Our final activity for the evening was a family dinner at Uncle Wally's house. Uncle Wally is one of my grandpa's brothers. It wasn't something we were really looking forward to because, just like the wedding, we would be surrounded by people who were at the same time, loved ones and strangers.

We got a couple of pleasant surprises though. Our Uncle Tim and our new Uncle Tommy sat down with us (not in tandem, but separately) and we got to know them a little. Tim is my Aunty Sherry's husband. He's not Christy, Tracey, and Jerry's father. That was Uncle Jerry. I really didn't know anything about my Uncle Tim. Until he sat down with us and started talking.

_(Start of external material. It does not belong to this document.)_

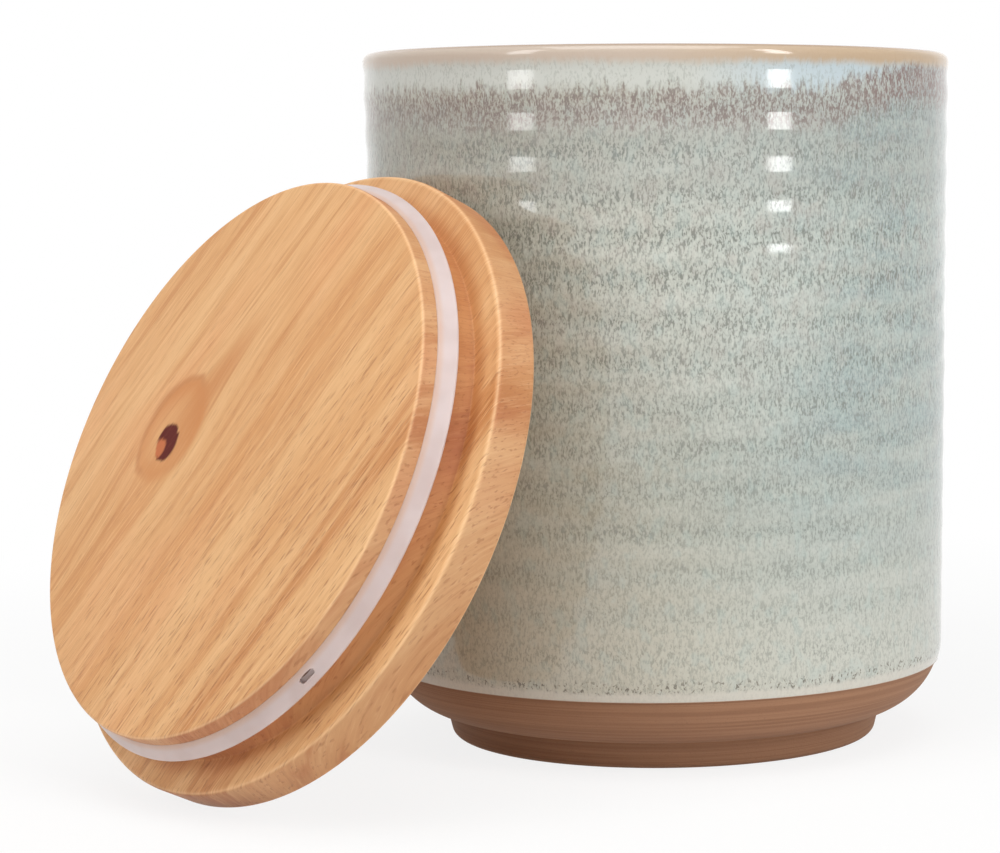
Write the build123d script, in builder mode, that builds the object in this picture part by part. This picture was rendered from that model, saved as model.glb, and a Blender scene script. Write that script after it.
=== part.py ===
from build123d import *
from math import acos, asin, cos, degrees, radians, sin
import os

# Stoneware storage jar with its turned wooden lid taken off and leaning on the jar's left front.
# Millimetres. The origin is the centre of the jar's foot on the table, with +Z up.

# Jar wall: near-cylindrical, a little wider at the mouth
jar_height = 165.0
mouth_outer_radius = 70.0
lower_wall_radius = 67.6
wall_thickness = 4.0
floor_thickness = 5.5
inner_corner_radius = 13.0

# Throwing rings: shallow hollows round the outer wall, deepest under the rim and fading downwards
ring_pitch = 9.4
ring_depth = 0.3
ring_count = 5

# Glaze: a fired coat that ends in a rolled edge on the lower corner, above the bare clay
glaze_thickness = 0.45
glaze_edge_height = 18.3

# Lower corner and foot, both of bare clay
lower_corner_radius = 17.0
foot_height = 6.2
foot_top_radius = 52.6
foot_bottom_radius = 51.2
foot_edge_radius = 2.2
foot_ring_width = 9.0
foot_recess = 2.5
foot_recess_chamfer = 1.0

# Lid: one turned blank, a flange that covers the rim and a plug that enters the mouth
flange_overhang = 3.3
flange_thickness = 10.4
flange_chamfer = 1.0
plug_clearance = 0.6
plug_depth = 14.4
plug_chamfer = 0.8

# Seal: a hollow silicone ring seated in a groove round the plug, with a slanted outer lip
groove_offset = 6.0
groove_width = 4.4
groove_depth = 2.3
seal_squeeze = 2.4
seal_skin = 0.8
seal_lip_width = 1.0
seal_chamfer = 0.3
vent_length = 4.4
vent_width = 1.3
vent_azimuth = -40.0

# Lid at rest: its top edge leans on the wall and its lower edge stands on the table
lean_from_upright = 25.2
lean_azimuth = 219.3
lean_clearance = 0.3

os.makedirs("parts", exist_ok=True)

# Jar body, one revolved stoneware section from the foot ring to the rounded rim
mouth_radius = mouth_outer_radius - wall_thickness
rim_crown_radius = wall_thickness / 2
rim_start_height = jar_height - rim_crown_radius
clay_wall_radius = lower_wall_radius - glaze_thickness
corner_centre_radius = clay_wall_radius - lower_corner_radius
corner_centre_height = foot_height + lower_corner_radius
corner_centre = (corner_centre_radius, corner_centre_height)
corner_start_angle = -degrees(acos((foot_top_radius - corner_centre_radius) / lower_corner_radius))
glaze_edge_angle = -degrees(asin((corner_centre_height - glaze_edge_height) / lower_corner_radius))
inner_floor = foot_height + floor_thickness
inner_corner_centre = (
    lower_wall_radius - wall_thickness - inner_corner_radius, inner_floor + inner_corner_radius)
foot_ring_inner_radius = foot_bottom_radius - foot_ring_width


def wall_radius_at(height):
    """Outer radius of the glazed wall over the ridges, which taper evenly from rim to lower corner."""
    share = (height - corner_centre_height) / (rim_start_height - corner_centre_height)
    return lower_wall_radius + (mouth_outer_radius - lower_wall_radius) * share


rings_bottom = rim_start_height - ring_count * ring_pitch

with BuildPart() as jar_body:
    with BuildSketch(Plane.XZ) as jar_section:
        with BuildLine():
            clay_corner = CenterArc(
                corner_centre, lower_corner_radius,
                corner_start_angle, glaze_edge_angle - corner_start_angle)
            glaze_corner = CenterArc(
                corner_centre, lower_corner_radius + glaze_thickness,
                glaze_edge_angle, -glaze_edge_angle)
            Line(clay_corner @ 1, glaze_corner @ 0)
            wall = Line(glaze_corner @ 1, (wall_radius_at(rings_bottom), rings_bottom))
            for ring in range(ring_count):
                hollow_height = rings_bottom + (ring + 0.5) * ring_pitch
                hollow_depth = ring_depth * (ring + 1) / ring_count
                ridge_height = hollow_height + ring_pitch / 2
                wall = ThreePointArc(
                    wall @ 1,
                    (wall_radius_at(hollow_height) - hollow_depth, hollow_height),
                    (wall_radius_at(ridge_height), ridge_height))
            rim = ThreePointArc(
                wall @ 1,
                (mouth_outer_radius - rim_crown_radius, jar_height),
                (mouth_radius, rim_start_height))
            inner_corner = CenterArc(inner_corner_centre, inner_corner_radius, 0, -90)
            Line(rim @ 1, inner_corner @ 0)
            Polyline(
                inner_corner @ 1,
                (0, inner_floor),
                (0, foot_recess),
                (foot_ring_inner_radius, foot_recess),
                (foot_ring_inner_radius, 0),
                (foot_bottom_radius, 0),
                clay_corner @ 0)
        make_face()
        foot_edge = jar_section.vertices().sort_by_distance((foot_bottom_radius, 0))[0]
        fillet(foot_edge, foot_edge_radius)
        recess_edge = jar_section.vertices().sort_by_distance((foot_ring_inner_radius, 0))[0]
        chamfer(recess_edge, foot_recess_chamfer)
    revolve(axis=Axis.Z)
jar_body.part.label = "jar_body"
export_step(jar_body.part, "parts/jar_body.step")

# Lid frame: its origin is the centre of the top face, and its Z points from there to the plug
tilt = radians(lean_from_upright)
azimuth = radians(lean_azimuth)
outward = Vector(cos(azimuth), sin(azimuth), 0)
upward = Vector(0, 0, 1)
lid_axis = outward * cos(tilt) + upward * sin(tilt)
flange_radius = mouth_outer_radius + flange_overhang
top_face_radius = flange_radius - flange_chamfer
lid_centre_height = flange_radius * cos(tilt) - flange_chamfer * sin(tilt)
contact_height = lid_centre_height + top_face_radius * cos(tilt)
lid_centre_reach = (
    wall_radius_at(contact_height) + lean_clearance + top_face_radius * sin(tilt))
lid_frame = Plane(
    origin=outward * lid_centre_reach + upward * lid_centre_height,
    x_dir=upward.cross(outward),
    z_dir=lid_axis)
lid_section_plane = Plane(
    origin=lid_frame.origin, x_dir=lid_frame.x_dir, z_dir=lid_frame.y_dir * -1)
lid_turning_axis = Axis(lid_frame.origin, lid_frame.z_dir)

plug_radius = mouth_radius - plug_clearance
plug_end = flange_thickness + plug_depth
groove_start = flange_thickness + groove_offset
groove_end = groove_start + groove_width
groove_radius = plug_radius - groove_depth

# Wooden lid, turned in one piece with a groove round the plug
with BuildPart() as wood_lid:
    with BuildSketch(lid_section_plane) as lid_section:
        with BuildLine():
            Polyline(
                (0, 0),
                (flange_radius, 0),
                (flange_radius, flange_thickness),
                (plug_radius, flange_thickness),
                (plug_radius, groove_start),
                (groove_radius, groove_start),
                (groove_radius, groove_end),
                (plug_radius, groove_end),
                (plug_radius, plug_end),
                (0, plug_end),
                close=True)
        make_face()
        for corner in ((flange_radius, 0), (flange_radius, flange_thickness)):
            chamfer(lid_section.vertices().sort_by_distance(corner)[0], flange_chamfer)
        plug_edge = lid_section.vertices().sort_by_distance((plug_radius, plug_end))[0]
        chamfer(plug_edge, plug_chamfer)
    revolve(axis=lid_turning_axis)
wood_lid.part.label = "wood_lid"
export_step(wood_lid.part, "parts/wood_lid.step")

# Seal ring, hollow inside, with one slot that lets the air out when the lip is squeezed
seal_radius = mouth_radius + seal_squeeze
lip_slope = Vector(seal_radius - plug_radius, groove_start + seal_lip_width - groove_end)
vent_reach = plug_radius + lip_slope.X / 2
vent_level = groove_end + lip_slope.Y / 2
vent_bearing = radians(vent_azimuth)
vent_outward = lid_frame.x_dir * cos(vent_bearing) + lid_frame.y_dir * sin(vent_bearing)
vent_normal = vent_outward * -lip_slope.Y + lid_frame.z_dir * lip_slope.X
vent_plane = Plane(
    origin=lid_frame.origin + vent_outward * vent_reach + lid_frame.z_dir * vent_level,
    x_dir=vent_outward.cross(lid_frame.z_dir),
    z_dir=vent_normal.normalized())

with BuildPart() as seal_ring:
    with BuildSketch(lid_section_plane) as seal_section:
        with BuildLine():
            Polyline(
                (groove_radius, groove_start),
                (seal_radius, groove_start),
                (seal_radius, groove_start + seal_lip_width),
                (plug_radius, groove_end),
                (groove_radius, groove_end),
                close=True)
        make_face()
        for lip_level in (groove_start, groove_start + seal_lip_width):
            lip_corner = seal_section.vertices().sort_by_distance((seal_radius, lip_level))[0]
            chamfer(lip_corner, seal_chamfer)
        offset(amount=-seal_skin, kind=Kind.INTERSECTION, mode=Mode.SUBTRACT)
    revolve(axis=lid_turning_axis)
    with BuildSketch(vent_plane):
        SlotOverall(vent_length, vent_width)
    extrude(amount=-2 * seal_skin, mode=Mode.SUBTRACT)
seal_ring.part.label = "seal_ring"
export_step(seal_ring.part, "parts/seal_ring.step")
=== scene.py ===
from math import acos, asin, atan2, cos, degrees, pi, radians, sin
import bmesh
import bpy
from mathutils import Matrix, Vector


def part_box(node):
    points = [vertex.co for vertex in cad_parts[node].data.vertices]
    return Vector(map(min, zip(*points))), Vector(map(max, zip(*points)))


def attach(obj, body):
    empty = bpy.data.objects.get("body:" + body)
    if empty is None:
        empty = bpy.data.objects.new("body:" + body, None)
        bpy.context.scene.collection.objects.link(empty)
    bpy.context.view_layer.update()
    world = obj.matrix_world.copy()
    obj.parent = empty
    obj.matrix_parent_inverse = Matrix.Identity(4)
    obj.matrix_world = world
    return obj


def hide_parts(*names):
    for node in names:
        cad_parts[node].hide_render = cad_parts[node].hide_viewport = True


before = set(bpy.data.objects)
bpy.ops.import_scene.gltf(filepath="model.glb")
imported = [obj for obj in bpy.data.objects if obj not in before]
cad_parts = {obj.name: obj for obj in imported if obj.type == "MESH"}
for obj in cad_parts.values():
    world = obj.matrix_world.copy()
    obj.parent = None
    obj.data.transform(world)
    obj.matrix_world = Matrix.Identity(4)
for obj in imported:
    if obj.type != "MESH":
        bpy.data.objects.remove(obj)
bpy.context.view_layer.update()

mm = 0.001


# Jar body. One thrown stoneware piece, glazed inside and out, with its lower corner and foot bare.
# The glaze is fired on: brown where it breaks over the rim, mauve and grey-green below, and cream
# near the rolled edge where it stops. Shallow throwing rings run all the way down the wall.
jar_top_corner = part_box("jar_body")[1]
jar_height = jar_top_corner.z
mouth_outer_radius = jar_top_corner.x
lower_wall_radius = 67.6 * mm
wall_thickness = 4.0 * mm
inner_floor = 11.7 * mm
inner_corner_radius = 13.0 * mm
glaze_thickness = 0.45 * mm
glaze_edge_height = 18.3 * mm
corner_radius = 17.0 * mm
foot_height = 6.2 * mm
foot_top_radius = 52.6 * mm
foot_bottom_radius = 51.2 * mm
foot_edge_radius = 2.2 * mm
foot_edge_inset = 0.86
foot_ring_width = 9.0 * mm
foot_inner_bevel = 0.6 * mm
foot_recess = 2.5 * mm
jar_sides = 320
wall_steps = 180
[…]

He told us about how much he enjoys cigars. We talked about different kinds, the difficulty of trying to get your hands on a Cuban, so forth and so on. The details aren't terribly important. It was just nice to conversate and socialize with him.

A few minutes later Tommy came over and chatted with us. It's funny, it almost seems as if our Aunties gave them an assignment. But having just met him the day before I didn't know an awful lot about him, but from the short amount if time that I have spent
with him my new uncle seems to be a genuinely nice person. In some ways I'm concerned more for him than I am with her. Aunty Bren treats shopping like Lance Armstrong treats cycling titles.

It had been a pretty long day and I think we were all pretty much exhausted by the time we got back to our hotel rooms, but I was happy to have done some reconnecting.